**Your objective**
Set down exactly the lines from the one with "zip(*points))), Vector(map(max, zip(*points)))" to the one with "return made.outputs[0]", both included, and no line outside that range.

■ ■ ■ ■ ■

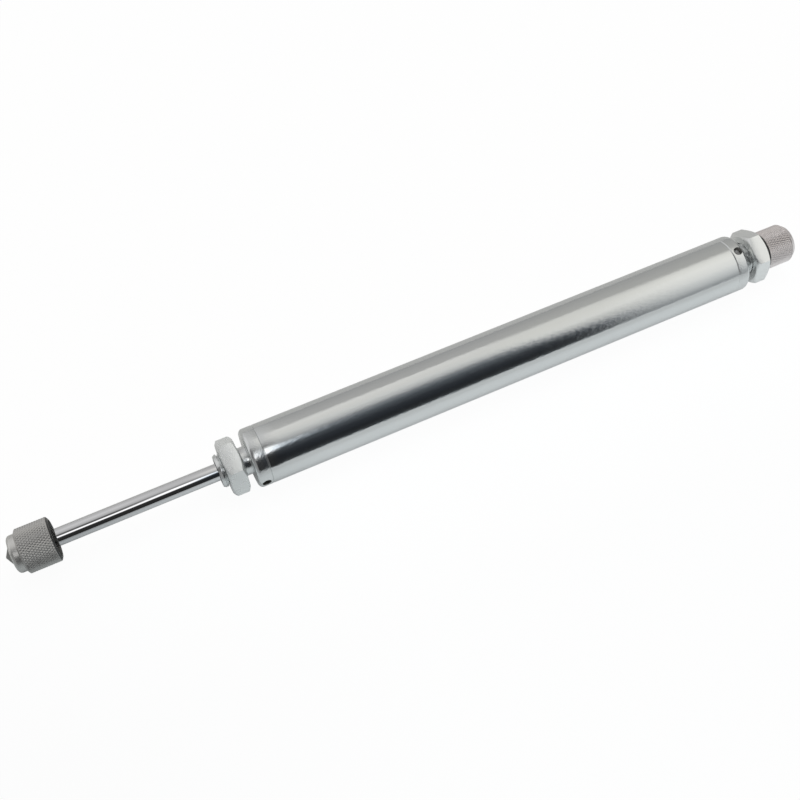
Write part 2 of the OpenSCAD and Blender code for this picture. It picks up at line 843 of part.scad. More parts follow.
// Spindle from the knob to the needle, held by its collar in the rear cap.
module adjusting_spindle() {
    tip_r = spindle_tip_diameter / 2;
    shaft_r = spindle_shaft_diameter / 2;
    knob_seat_x = knob_x + knob_bore_depth;
    color("lightgray")
        turned()
            polygon([
                [0, spindle_tip_x],
                [tip_r - edge, spindle_tip_x],
                [tip_r, spindle_tip_x + edge],
                [tip_r, spindle_shaft_x],
                [shaft_r, spindle_shaft_x],
                [shaft_r, collar_x],
                [collar_diameter / 2, collar_x],
                [collar_diameter / 2, collar_end_x],
                [spindle_r, collar_end_x],
                [spindle_r, spindle_groove_x],
                [spindle_groove_r, spindle_groove_x],
                [spindle_groove_r, spindle_groove_x + o_ring_width],
                [spindle_r, spindle_groove_x + o_ring_width],
                [spindle_r, knob_seat_x],
                [0, knob_seat_x]
            ]);
}

module spindle_o_ring() {
    color("dimgray")
        squeezed_ring(spindle_groove_x, spindle_r + running_clearance / 2, spindle_groove_r);
}

// Ring pressed into the rear cap to keep the spindle's collar in place.
module spindle_retainer() {
    color("slategray")
        ring(retainer_x, retainer_end_x, counterbore_r, spindle_shaft_diameter / 2 + 0.3);
}

// Knurled adjusting knob.
module adjusting_knob() {
    color("rosybrown")
        difference() {
            turned()
                polygon([
                    [0, knob_x],
                    [knob_r - edge, knob_x],
                    [knob_r, knob_x + edge],
                    [knob_r, knob_end_x - knob_chamfer_length],
                    [knob_r - knob_chamfer_depth, knob_end_x],
                    [0, knob_end_x]
                ]);
            ring(knob_x - 1, knob_x + knob_bore_depth, spindle_r);
            radial_hole(set_screw_x, -90, set_screw_diameter, 0, knob_r + 1);
        }
}

// Socket set screw that grips the spindle, on the underside of the knob.
module knob_set_screw() {
    socket = set_screw_diameter / 2;
    color("dimgray")
        difference() {
            radial_hole(
                set_screw_x, -90, set_screw_diameter, spindle_r, spindle_r + set_screw_length
            );
            at_angle(-90)
                translate([set_screw_x, -spindle_r - set_screw_length + socket, 0])
                    rotate([90, 0, 0]) cylinder(d = socket / cos(30), h = socket + 1, $fn = 6);
        }
}

// Thin hexagon nut with both faces chamfered.
module lock_nut(x, angle) {
    corner_r = nut_across_flats / 2 / cos(30);
    face_r = nut_across_flats / 2 * 0.96;
    drop = (corner_r + 1 - face_r) * tan(nut_chamfer_angle);
    thread_r = neck_r + nut_clearance;
    color("gainsboro")
        difference() {
            intersection() {
                hex_bar(x, x + nut_height, nut_across_flats, angle);
                turned()
                    polygon([
                        [0, x],
                        [face_r, x],
                        [corner_r + 1, x + drop],
                        [corner_r + 1, x + nut_height - drop],
                        [face_r, x + nut_height],
                        [0, x + nut_height]
                    ]);
            }
            turned()
                polygon([
                    [0, x - 1],
                    [thread_r + nut_countersink + 1, x - 1],
                    [thread_r, x + nut_countersink],
                    [thread_r, x + nut_height - nut_countersink],
                    [thread_r + nut_countersink + 1, x + nut_height + 1],
                    [0, x + nut_height + 1]
                ]);
        }
}

module front_lock_nut() {
    lock_nut(-front_nut_gap - nut_height, front_nut_angle);
}

module rear_lock_nut() {
    lock_nut(body_length + rear_nut_gap, rear_nut_angle);
}

cylinder_tube();
front_cap();
rear_cap();
front_cap_o_ring();
rear_cap_o_ring();
rod_wiper();
rod_guide_bush();
rod_seal();
seal_washer();
pressure_tube();
valve_body();
retaining_ring();
key_pin();
accumulator_foam();
piston_rod();
striker_core();
knurled_sleeve();
stop_tube();
piston();
piston_ring();
check_plate();
check_spring();
piston_nut();
return_spring();
metering_needle();
adjusting_spindle();
spindle_o_ring();
spindle_retainer();
adjusting_knob();
knob_set_screw();
front_lock_nut();
rear_lock_nut();
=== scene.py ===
"""Adjustable hydraulic shock absorber: plated cylinder, chromed rod, knurled striker and knob."""

import json
import math

import bmesh
import bpy
from mathutils import Matrix, Vector

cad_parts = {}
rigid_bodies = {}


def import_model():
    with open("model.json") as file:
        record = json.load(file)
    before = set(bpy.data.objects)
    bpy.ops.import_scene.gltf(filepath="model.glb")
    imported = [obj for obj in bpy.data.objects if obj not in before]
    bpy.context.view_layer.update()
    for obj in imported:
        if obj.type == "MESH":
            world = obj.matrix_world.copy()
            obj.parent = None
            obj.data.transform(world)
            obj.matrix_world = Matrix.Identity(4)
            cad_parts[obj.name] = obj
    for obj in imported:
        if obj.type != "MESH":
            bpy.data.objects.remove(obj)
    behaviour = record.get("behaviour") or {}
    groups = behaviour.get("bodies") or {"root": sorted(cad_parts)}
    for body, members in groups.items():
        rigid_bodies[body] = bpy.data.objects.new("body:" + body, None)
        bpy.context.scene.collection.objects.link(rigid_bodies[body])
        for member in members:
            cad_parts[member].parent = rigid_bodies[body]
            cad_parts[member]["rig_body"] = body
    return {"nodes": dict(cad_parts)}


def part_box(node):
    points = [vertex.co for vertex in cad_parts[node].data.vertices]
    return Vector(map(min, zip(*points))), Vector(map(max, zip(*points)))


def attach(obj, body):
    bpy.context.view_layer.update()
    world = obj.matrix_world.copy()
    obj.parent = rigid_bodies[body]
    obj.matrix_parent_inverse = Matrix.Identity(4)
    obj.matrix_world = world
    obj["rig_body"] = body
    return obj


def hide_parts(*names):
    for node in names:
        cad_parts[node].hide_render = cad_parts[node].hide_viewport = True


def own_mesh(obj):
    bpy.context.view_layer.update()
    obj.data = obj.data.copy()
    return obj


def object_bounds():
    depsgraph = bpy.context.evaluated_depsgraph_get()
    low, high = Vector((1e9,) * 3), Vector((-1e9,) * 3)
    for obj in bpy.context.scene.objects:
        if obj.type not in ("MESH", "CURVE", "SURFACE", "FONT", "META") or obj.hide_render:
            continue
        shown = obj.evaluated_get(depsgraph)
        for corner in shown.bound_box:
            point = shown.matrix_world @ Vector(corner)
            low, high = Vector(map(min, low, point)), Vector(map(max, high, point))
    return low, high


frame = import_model()
cad_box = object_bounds()
nodes = frame["nodes"]
mm = 0.001


# Seals and wiper: black nitrile rubber rings in the caps, the rod guide and the spindle bore.
# They are moulded and have a satin skin.

def feed(tree, socket, value):
    """Links a socket to another one, or sets it to a plain value."""
    if isinstance(value, bpy.types.NodeSocket):
        tree.links.new(value, socket)
    else:
        socket.default_value = value


def add(tree, kind, **values):
    """A new node; values go to its sockets by name."""
    made = tree.nodes.new(kind)
    for name, value in values.items():
        feed(tree, made.inputs[name.replace("_", " ").title()], value)
    return made


def math_node(tree, operation, first, second):
    """A Math node whose two inputs are sockets or numbers."""
    made = tree.nodes.new("ShaderNodeMath")
    made.operation = operation
    for socket, value in zip(made.inputs, (first, second)):
        feed(tree, socket, value)
    return made.outputs[0]


def blend_colours(tree, kind, share, first, second):
    """A Mix node for two colours."""
    made = tree.nodes.new("ShaderNodeMix")
    made.data_type = "RGBA"
    made.blend_type = kind
    # its number and colour sockets share their names, so they are taken by place
    for place, value in ((0, share), (6, first), (7, second)):
        feed(tree, made.inputs[place], value)
    return made.outputs[2]


def new_group(name, inputs, outputs):
    """A shader node group with number inputs {name: default} and named outputs."""
    tree = bpy.data.node_groups.new(name, "ShaderNodeTree")
    for label, default in inputs.items():
        socket = tree.interface.new_socket(label, in_out="INPUT", socket_type="NodeSocketFloat")
        socket.default_value = default
    for label in outputs:
        tree.interface.new_socket(label, in_out="OUTPUT", socket_type="NodeSocketFloat")
    return tree, tree.nodes.new("NodeGroupInput").outputs, tree.nodes.new("NodeGroupOutput").inputs


def use_group(tree, group, **values):
    """One place where a material uses a group, with its own values."""
    placed = tree.nodes.new("ShaderNodeGroup")
    placed.node_tree = group
    for label, value in values.items():
        placed.inputs[label].default_value = value
    return placed.outputs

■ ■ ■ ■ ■

**Result**
    return Vector(map(min, zip(*points))), Vector(map(max, zip(*points)))


def attach(obj, body):
    bpy.context.view_layer.update()
    world = obj.matrix_world.copy()
    obj.parent = rigid_bodies[body]
    obj.matrix_parent_inverse = Matrix.Identity(4)
    obj.matrix_world = world
    obj["rig_body"] = body
    return obj


def hide_parts(*names):
    for node in names:
        cad_parts[node].hide_render = cad_parts[node].hide_viewport = True


def own_mesh(obj):
    bpy.context.view_layer.update()
    obj.data = obj.data.copy()
    return obj


def object_bounds():
    depsgraph = bpy.context.evaluated_depsgraph_get()
    low, high = Vector((1e9,) * 3), Vector((-1e9,) * 3)
    for obj in bpy.context.scene.objects:
        if obj.type not in ("MESH", "CURVE", "SURFACE", "FONT", "META") or obj.hide_render:
            continue
        shown = obj.evaluated_get(depsgraph)
        for corner in shown.bound_box:
            point = shown.matrix_world @ Vector(corner)
            low, high = Vector(map(min, low, point)), Vector(map(max, high, point))
    return low, high


frame = import_model()
cad_box = object_bounds()
nodes = frame["nodes"]
mm = 0.001


# Seals and wiper: black nitrile rubber rings in the caps, the rod guide and the spindle bore.
# They are moulded and have a satin skin.

def feed(tree, socket, value):
    """Links a socket to another one, or sets it to a plain value."""
    if isinstance(value, bpy.types.NodeSocket):
        tree.links.new(value, socket)
    else:
        socket.default_value = value


def add(tree, kind, **values):
    """A new node; values go to its sockets by name."""
    made = tree.nodes.new(kind)
    for name, value in values.items():
        feed(tree, made.inputs[name.replace("_", " ").title()], value)
    return made


def math_node(tree, operation, first, second):
    """A Math node whose two inputs are sockets or numbers."""
    made = tree.nodes.new("ShaderNodeMath")
    made.operation = operation
    for socket, value in zip(made.inputs, (first, second)):
        feed(tree, socket, value)
    return made.outputs[0]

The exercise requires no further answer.